“Games” apply to all aspects of life; almost any structured interplay among people constitutes a game. You’re introduced to the subject with a perplexing dilemma, a brief history of the field, and some of its applications, and the three fundamental components of any game: players, strategies, and payoffs.
You gain a deeper insight into the essential building blocks of players, strategies, and payoffs—most of them more complex and subtle than they might appear—along with two new concepts, rationality and common sense.
In seeking the optimal strategies for games in which players take turns and where the full history of the game is known to all, you learn how to construct a “game tree” and are introduced to one of game theory’s key concepts: the Nash equilibrium.
You examine four classic two-player games, with each player considering his or her own two choices. Simple though they may be, these games appear at the heart of larger, more complicated games and provide important insights into dealing effectively with others.
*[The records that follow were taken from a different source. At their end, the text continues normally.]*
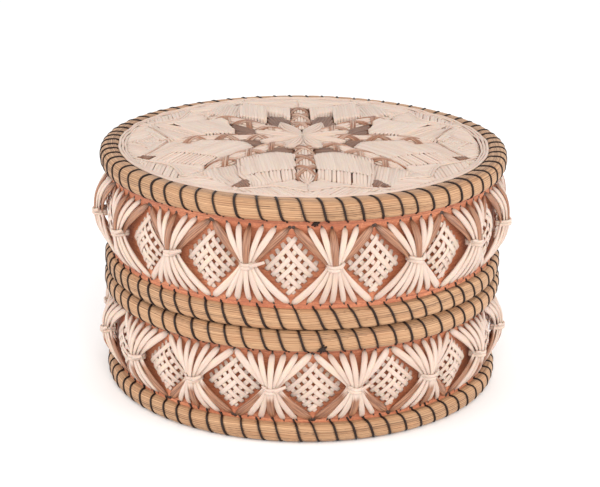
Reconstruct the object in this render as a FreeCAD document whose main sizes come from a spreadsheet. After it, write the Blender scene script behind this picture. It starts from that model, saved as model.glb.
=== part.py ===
# Round lidded box of birch bark, with sewn sweetgrass rims and porcupine quillwork
import FreeCAD, Part
import math
import os
import Sketcher

# Driving sizes, in millimetres and degrees
# The origin is on the floor, on the axis of the box, with +Z up and the seen side at -Y
SIZES = (
    # bark walls, seen from inside out
    ("CollarRadius", 81.5),
    ("BarkThick", 1.2),
    ("LiningThick", 0.9),
    ("LidFit", 0.4),
    ("CollarRise", 32.0),
    # heights, from the floor up
    ("FootRimHeight", 8.4),
    ("BaseBandHeight", 31.4),
    ("ShoulderRimHeight", 9.6),
    ("LidRimHeight", 9.0),
    ("LidBandHeight", 36.2),
    ("TopRimHeight", 9.6),
    # rims of bundled sweetgrass
    ("FootRimReach", 3.8),
    ("FootRimLap", 4.6),
    ("FootDiscLift", 3.0),
    ("ShoulderRimReach", 5.6),
    ("LidRimReach", 4.0),
    ("TopRimReach", 4.0),
    ("TopRimLap", 5.2),
    ("TopDiscDrop", 2.2),
    ("RimBevel", 2.6),
    # overcast stitches of black thread
    ("StitchCount", 70),
    ("ThreadWidth", 0.8),
    ("ThreadHeight", 0.6),
    ("TopStitchSlant", 4.4),
    ("SideStitchSlant", 3.2),
    # fans of quills, tied at the waist
    ("FanCount", 16),
    ("LidFanTurn", 8.4),
    ("BaseFanTurn", -7.8),
    ("FanTipMargin", 2.9),
    ("FanReach", 7.6),
    ("WaistWidth", 6.4),
    ("QuillWidth", 1.9),
    ("QuillHeight", 1.1),
    ("TieHeight", 2.9),
    ("TieThick", 0.5),
    ("TieWidth", 6.8),
    # plaited diamonds between the fans
    ("DiamondWidth", 21.3),
    ("DiamondMargin", 5.8),
    ("DiamondThick", 1.2),
    # quill star on the lid
    ("StarCount", 8),
    ("StarTurn", 2.6),
    ("PetalWidth", 7.4),
    ("PetalThick", 4.2),
    ("LeafThick", 3.0),
    ("SpokeWidth", 8.0),
    ("SpokeThick", 3.2),
    ("CrossingCount", 3),
    ("CrossingLength", 3.4),
    ("CrossingThick", 0.8),
    ("PanelThick", 1.9),
    ("FringeCount", 9),
    ("FringeAngle", 33.0),
    ("FringeThick", 1.3),
    ("BorderThick", 1.5),
    ("WedgeThick", 1.3),
)

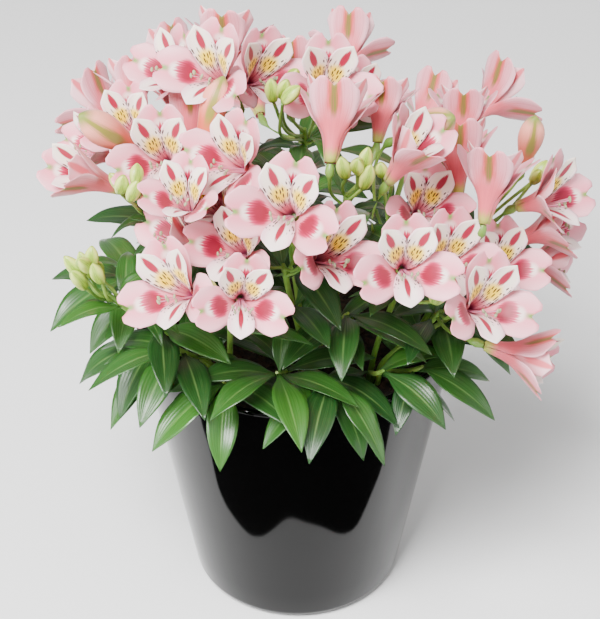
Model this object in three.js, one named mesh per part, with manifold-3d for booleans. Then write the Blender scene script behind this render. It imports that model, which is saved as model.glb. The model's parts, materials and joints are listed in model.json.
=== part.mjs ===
// Potted Peruvian lily (alstroemeria): a glazed pot filled with soil, clumps of leafy stems that rise
// from it, and pink blooms that open outwards on short stalks all over a round canopy.
// Millimetres, +Z up. The origin is the middle of the pot's foot, on the surface it stands on,
// and the front of the plant faces -Y.

import * as THREE from "three";
import { mergeVertices } from "three/addons/utils/BufferGeometryUtils.js";
import Module from "manifold-3d";

const wasm = await Module();
wasm.setup();

// Pot
const RIM_RADIUS = 82;
const FOOT_RADIUS = 55.5;
const POT_HEIGHT = 163;
const WALL = 4.5;
const FLOOR = 6;
const FOOT_ROUNDING = 7;
const LIP_RADIUS = 2.2;
const POT_SIDES = 32;

// Soil
const SOIL_LEVEL = 149;
const SOIL_BUMP = 1.6;
const SOIL_RINGS = 3;
const SOIL_SIDES = 24;
const HOLE_RADIUS = 7.5;
const HOLE_DEPTH = 16;
const HOLE_SIDES = 6;
const GAP = 0.35;

// The plant is laid out as it is seen from the front: places are given across and up from the point
// on the pot's axis that the eye looks at, and the line of sight then meets a round canopy.
const EYE_ELEVATION = THREE.MathUtils.degToRad(36.5);
const EYE_DISTANCE = 984;
const SIGHT_HEIGHT = 165.6;
const CANOPY_CENTRE = new THREE.Vector3(2, 6, 214);
const CANOPY_RADIUS = 134;
const CANOPY_RISE = 110;

// Flower
const TUBE = 13;
const TEPAL_THICKNESS = 1.3;
const OUTER_LENGTH = 38;
const OUTER_HALF_WIDTH = 11;
const INNER_LENGTH = 39;
const INNER_HALF_WIDTH = 6.2;
const LIP_LENGTH = 34;
const LIP_HALF_WIDTH = 6.4;
const CORE_FOOT = 2.2;
const CORE_LENGTH = 10;
const CORE_RADIUS = 6.2;
const CORE_HOLLOW = 1.5;
const TEPAL_STEP = 1.15;

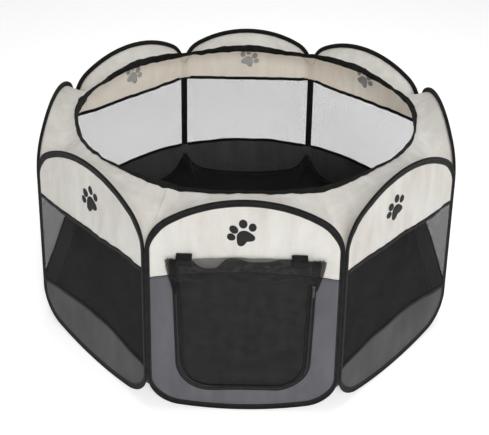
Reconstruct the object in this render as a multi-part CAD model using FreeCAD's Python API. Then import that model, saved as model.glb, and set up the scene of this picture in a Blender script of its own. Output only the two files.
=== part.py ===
"""Eight-panel pop-up pet playpen with an open top and a zipped mesh door.

Millimetres, +Z up. The origin is the centre of the floor, on the surface the pen stands on.
The door panel faces -Y. Each panel is modelled standing in the XZ plane with its outer face
towards -Y, then tilted inward, moved out to the octagon and turned to its place.
"""

import FreeCAD
import Part

import math
import os

# Octagon
PANEL_NAMES = ["front", "front_right", "right", "back_right", "back", "back_left", "left", "front_left"]
APOTHEM = 570.0            # centre of the floor to the foot of each panel
SEAM_LEAN = 0.098          # seams lean in this much per unit of height
TURN = 360.0 / len(PANEL_NAMES)
HALF_TURN = math.radians(TURN / 2)
CORNER_RADIUS = APOTHEM / math.cos(HALF_TURN)
TILT = math.atan(SEAM_LEAN * math.cos(HALF_TURN))

# Spring-wire hoop round each panel, sewn into a folded tape
SEAM_GAP = 2.0             # hoop edge to the corner line between two panels
SPRING_FOOT = 106.0        # height where the rounded foot meets the straight side
SPRING_TOP = 462.0         # height where the straight side meets the arch
HOOP_HEIGHT = 591.0        # measured along the panel
HAUNCH_RADIUS = 100.0      # arch, next to the straight side
FOOT_RADIUS = 90.0         # bottom corners
TAPE_WIDTH = 11.0
TAPE_THICKNESS = 7.0
WIRE_RADIUS = 1.3
WIRE_CLEARANCE = 0.05

# Sewn panels inside the hoop
CLOTH = 1.2
SEW_GAP = 0.2
WINDOW_BOTTOM = 148.0
WINDOW_TOP = 408.0

# Door panel
DOOR_HALF_WIDTH = 148.0
DOOR_BOTTOM = 76.0
DOOR_TOP = 400.0
DOOR_CORNER = 75.0
DOOR_GAP = 1.0
SLATE_SIDE = 392.0         # slate and beige meet at this height at the sides
SLATE_CENTRE = 410.0       # and at this height in the middle
ZIP_WIDTH = 12.0
ZIP_THICKNESS = 1.4
STRAP_CENTRES = [-132.0, 120.0]
STRAP_WIDTH = 36.0
STRAP_THICKNESS = 2.0
STRAP_BOTTOM = 432.0
STRAP_TOP = 458.0
STRAP_HEM = 7.0
STRAP_STANDOFF = 4.0

# Zip slider and pull
SLIDER_HEIGHT = 380.0      # centre of the slider, measured along the panel
SLIDER_SIZE = [9.0, 15.0, 3.0]
SLIDER_CORNER = 1.0
SLIDER_GAP = 0.4
BAR_RADIUS = 0.9
BAR_STANDOFF = 2.2         # slider face to the centre of its bar
EYE_RADIUS = 1.3           # hole in the pull, round the bar
PULL_WIDTH = 5.0
PULL_LENGTH = 30.0
PULL_THICKNESS = 1.6

# Roof band and its rim
RIM_HEIGHT = 542.0
RIM_TILT = 6.0             # the rim is this much lower at the front, and higher at the back
RIM_HALF_WIDTH = 460.0
RIM_HALF_DEPTH = 426.0
RIM_CENTRE_Y = 9.0
RIM_TAPE = 3.0
RIM_TAPE_HEIGHT = 11.0
ROOF_CLOTH = 1.5
ROOF_INSET = 6.0           # roof edge, in from the outside of the hoop
ROOF_STANDOFF = 4.2        # roof edge, inward of the middle of the hoop
ROOF_PIECES = 6            # the roof cloth's share is cut into this many flat-ish pieces side by side
RIM_PIECES = 2
PIECE_STATIONS = 4
BODY_GAP = 0.35            # between soft parts of neighbouring panels

# Floor, and the corner pieces that rise from it to the foot of each seam
FLOOR_CLOTH = 1.5
FLOOR_EDGE = 9.0           # floor edge to the foot of the panel
FLOOR_HALF_LENGTH = 135.0  # half the straight edge along the foot of a panel
FLOOR_CORNER = 522.0       # centre of the floor to its corner, where the corner piece starts to rise
GUSSET_RADIUS = 598.0      # centre line of the pen to the top of a corner piece
GUSSET_HEIGHT = 84.0


def panel_placement(index):
    """Where the panel at this index stands."""
    tilt = FreeCAD.Placement(FreeCAD.Vector(0, 0, 0),
                             FreeCAD.Rotation(FreeCAD.Vector(1, 0, 0), -math.degrees(TILT)))
    half_width = TAPE_WIDTH / 2 * math.cos(TILT)
    lift = math.hypot(half_width, TAPE_THICKNESS / 2 * math.sin(TILT)) - half_width
    out = FreeCAD.Placement(FreeCAD.Vector(0, -APOTHEM, lift), FreeCAD.Rotation())
    turn = FreeCAD.Placement(FreeCAD.Vector(0, 0, 0),
                             FreeCAD.Rotation(FreeCAD.Vector(0, 0, 1), TURN * index))
    return turn.multiply(out).multiply(tilt)


def placed(shape, index):
    """A copy of the shape, moved from the panel's own frame to its place in the pen."""
    copy = shape.copy()
    copy.Placement = panel_placement(index).multiply(copy.Placement)
    return copy


def save(name, solids):
    """Write one node. Several solids go in as a group."""
    shape = solids[0] if len(solids) == 1 else Part.makeCompound(solids)
    shape.exportStep("parts/" + name + ".step")


def half_width_at(height):
    """Half the width of a panel at this height along the panel."""
    foot = CORNER_RADIUS * math.sin(HALF_TURN)
    return foot * (1 - SEAM_LEAN * height * math.cos(TILT) / CORNER_RADIUS) - SEAM_GAP


def side_angle():
    """How far the straight sides lean towards the middle of the panel."""
    run = half_width_at(SPRING_FOOT) - half_width_at(SPRING_TOP)
    return math.atan(run / (SPRING_TOP - SPRING_FOOT))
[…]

You learn a general way of representing simultaneous-move games—where players make decisions without knowing those of others—and acquire valuable tools to solve them. Military and business examples are used to introduce the minimax approach, the iterated elimination of dominated strategies, and the best response method.
Applying what you’ve learned to a new set of problems, you encounter surprising results. You see how a stock bid of $98 can beat one of $102; how insisting you lose a competition can be a winning strategy; and why being blackmailed can be in your best interest.
Many games include aspects that depend on random chance. Probability theory addresses such uncertainties. Using a simultaneous, two-player game, Professor Stevens shows you how to use probability to define the expected (or average) value of a payoff in an uncertain situation.
Can you escape the second-guessing that arises when each player in a two-person game tries to anticipate the other's choice? You learn how every such game, no matter how apparently hopeless, has at least one Nash equilibrium point.
How should we think about mixed strategies? What makes a given strategy “best”? Is there an easy way to determine if a set of strategies is optimal? You explore these questions from a more intuitive perspective and learn how to use the techniques of lecture 8 in nonzero-sum games.
Can you gain an advantage by moving before the game begins? Such actions, called “strategic moves,” can be both effective and dangerous. You learn the three categories of strategic moves—commitments, threats, and promises—and the essential requirement for their success: credibility.
This lecture explains how a player best gains credibility for a threat, promise, or commitment and also explores how these strategic moves are most commonly and advantageously used for deterrence (meant to maintain the status quo) and compellence (meant to change it).
What if some events or decisions are known to only one player? This lecture explores such games of asymmetric information and introduces you to a clever means of analyzing such a game.
This lecture uses examples from mythology, the animal world, movies, card games, and real life to show you how players in a game of asymmetric information try to convey information, elicit it, or guard it.
How do you get others to do what you want them to do, whether in business, politics, international relations, or daily life? You learn how players create an alignment between the behavior they desire and the rewards other players receive and examine what can be done when the behavior being addressed is not directly observable.
Although the games to this point have been simplified examples assuming no previous or subsequent interactions, real-life games generally don’t work that way. This lecture uses an iterated game of Prisoner’s Dilemma to examine the impact of repeated interactions on determining optimal strategy.
Can game theory accurately model real-world behavior? You examine some of the reasons its track record for predicting behavior in a number of situations—some designed experiments and some observed behavior—has been mixed.
You explore what is essentially a many-player version of Prisoner’s Dilemma. Each player’s self-interested choices ironically contribute to a social dilemma in which every player suffers, in a scenario equally applicable to topics as diverse as global warming, traffic congestion, and the use of almost any nonrenewable resource.
Classical game theory relies heavily on the assumption of rationality. This lecture examines a different approach that replaces the assumption of rationality with an evolutionary perspective, in which successful strategies are “selected for” and propagate through time.
You explore how game theory is used in economics—a discipline in which five Nobel Prize winners have been game theorists—by seeing how a monopolist determines optimum production levels and how the appearance of one or more competitors affects the situation.
Can game theory evaluate voting systems? You apply what you’ve learned to several different approaches and encounter a theory that no system ranking the candidates can avoid serious problems before you move on to two alternatives that might.
Auctions play a significant role in our lives, affecting the ownership of radio frequencies, the flow of goods over the Internet, and even the results produced by search engines. This lecture discusses some important categories of auctions and examines which is best for buyer and seller.
Cooperative games are ones in which players may join in binding agreements. But how do you identify a division of the payoffs that is reasonable and fair? And what mechanisms persuade members of a coalition to accept their allotment?
In the first of two lectures on Brandenberger's and Nalebuff's practical application of game theory to business decision making, you learn how to construct an analytic schematic of key relationships and discuss the impact of both players and the concept of added value.
You complete your introduction to co-opetition by adding the concept of rules, tactics, and scope to the plays and added value before examining the materials in a broader context, particularly the relevance of game theory to our daily lives.